▶

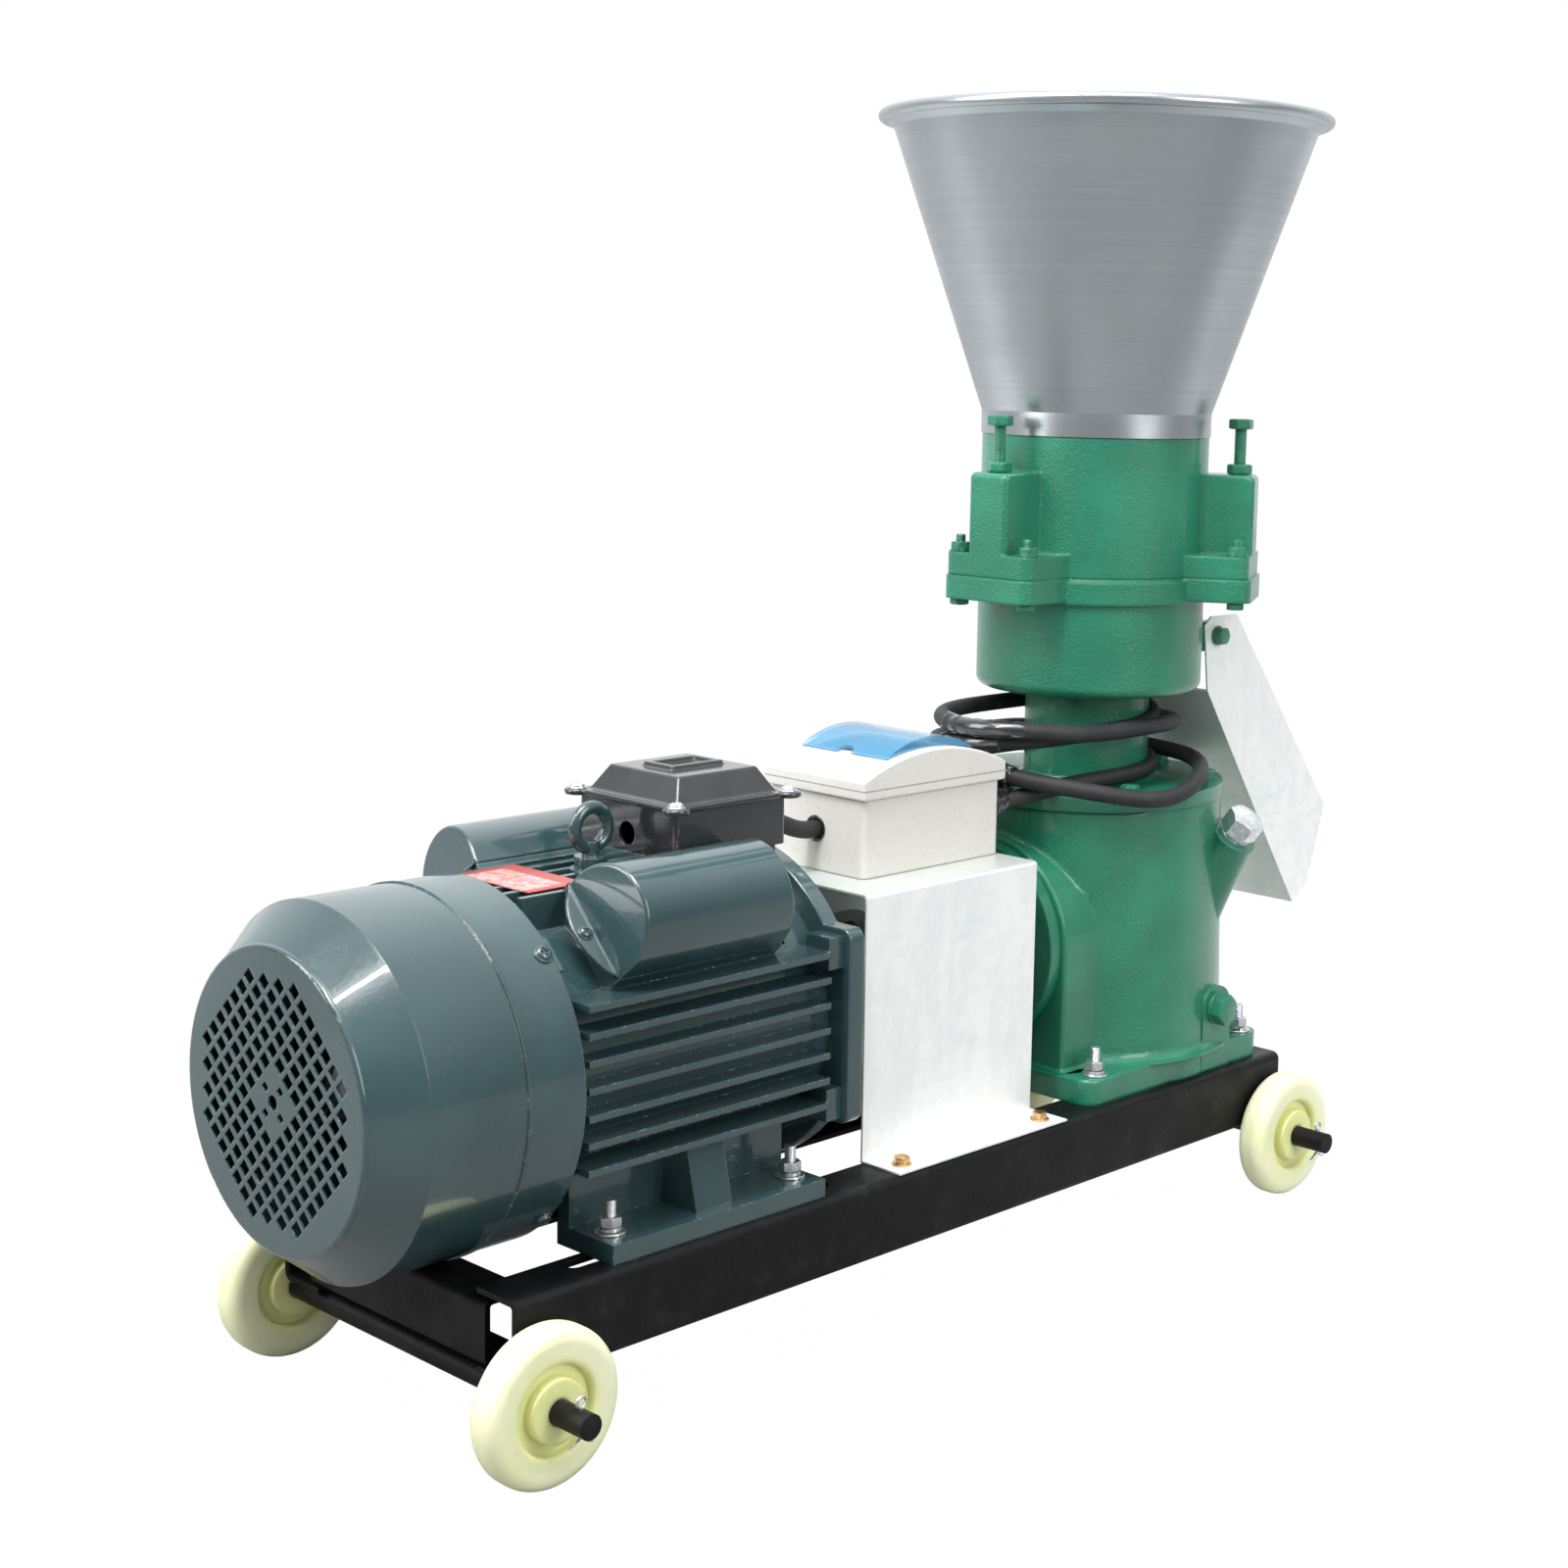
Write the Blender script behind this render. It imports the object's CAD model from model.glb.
# A small flat-die pellet mill, as photographed from its motor end.
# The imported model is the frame; this script gives it its finishes, its cables and its small fittings.
import math

import bmesh
import bpy
from mathutils import Matrix, Vector


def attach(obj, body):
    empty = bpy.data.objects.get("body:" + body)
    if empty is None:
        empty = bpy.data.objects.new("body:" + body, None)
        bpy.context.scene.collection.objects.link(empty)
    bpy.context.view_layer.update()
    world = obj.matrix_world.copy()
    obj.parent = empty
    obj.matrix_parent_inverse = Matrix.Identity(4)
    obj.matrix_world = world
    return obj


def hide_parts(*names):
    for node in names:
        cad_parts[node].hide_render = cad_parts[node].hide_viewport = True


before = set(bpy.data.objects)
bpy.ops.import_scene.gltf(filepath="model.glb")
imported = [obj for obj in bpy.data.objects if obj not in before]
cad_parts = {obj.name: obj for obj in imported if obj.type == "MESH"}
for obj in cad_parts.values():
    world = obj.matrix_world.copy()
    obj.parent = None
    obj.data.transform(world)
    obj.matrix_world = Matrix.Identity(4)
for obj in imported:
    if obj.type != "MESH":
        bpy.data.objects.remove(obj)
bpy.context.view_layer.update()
print("frame loaded:", len(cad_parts), "nodes")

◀

**TASK GOAL**
Each line of the listing should be copied exactly.

**COMPLETE ANSWER**
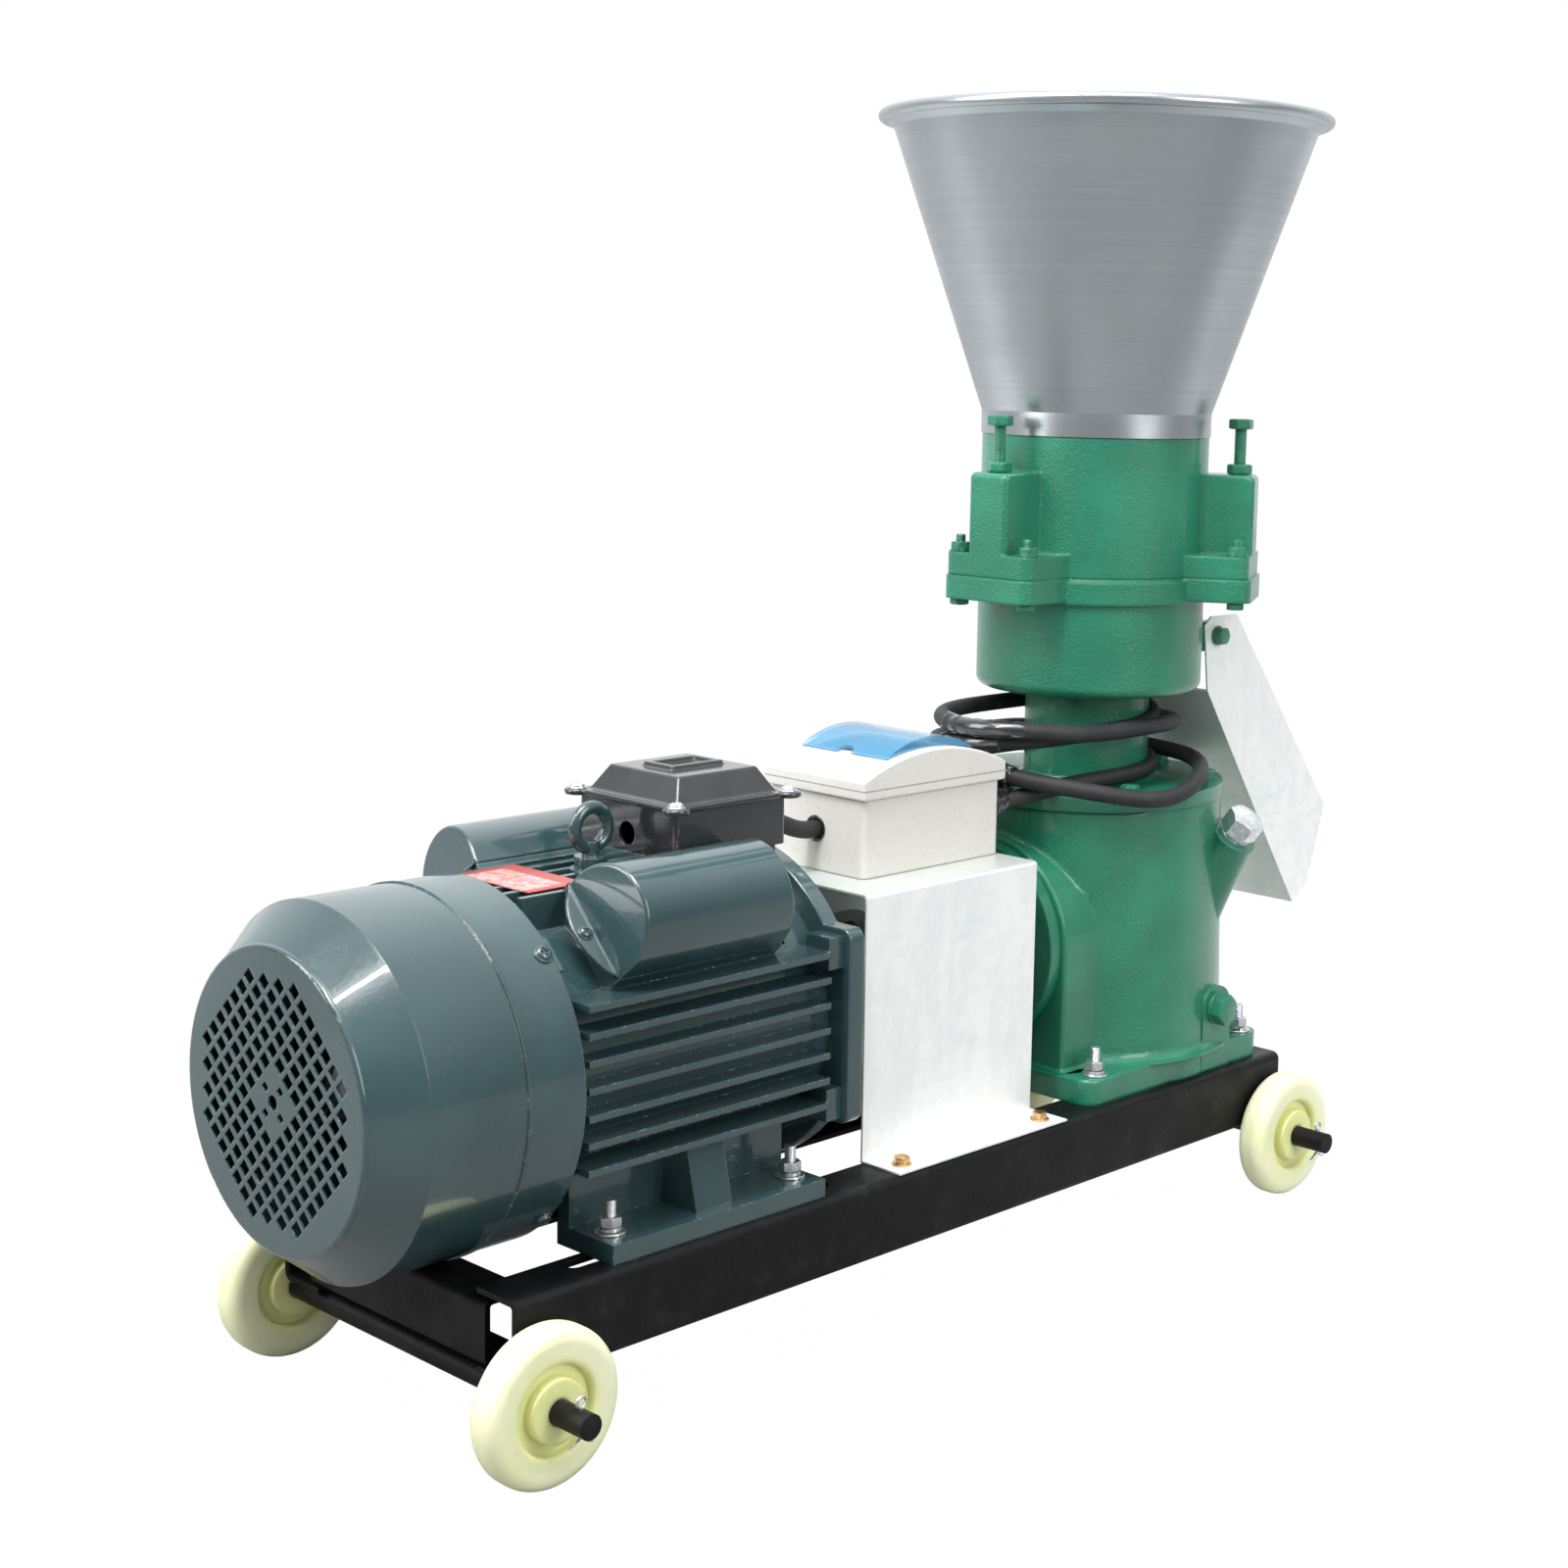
Write the Blender script behind this render. It imports the object's CAD model from model.glb.
# A small flat-die pellet mill, as photographed from its motor end.
# The imported model is the frame; this script gives it its finishes, its cables and its small fittings.
import math

import bmesh
import bpy
from mathutils import Matrix, Vector


def attach(obj, body):
    empty = bpy.data.objects.get("body:" + body)
    if empty is None:
        empty = bpy.data.objects.new("body:" + body, None)
        bpy.context.scene.collection.objects.link(empty)
    bpy.context.view_layer.update()
    world = obj.matrix_world.copy()
    obj.parent = empty
    obj.matrix_parent_inverse = Matrix.Identity(4)
    obj.matrix_world = world
    return obj


def hide_parts(*names):
    for node in names:
        cad_parts[node].hide_render = cad_parts[node].hide_viewport = True


before = set(bpy.data.objects)
bpy.ops.import_scene.gltf(filepath="model.glb")
imported = [obj for obj in bpy.data.objects if obj not in before]
cad_parts = {obj.name: obj for obj in imported if obj.type == "MESH"}
for obj in cad_parts.values():
    world = obj.matrix_world.copy()
    obj.parent = None
    obj.data.transform(world)
    obj.matrix_world = Matrix.Identity(4)
for obj in imported:
    if obj.type != "MESH":
        bpy.data.objects.remove(obj)
bpy.context.view_layer.update()
print("frame loaded:", len(cad_parts), "nodes")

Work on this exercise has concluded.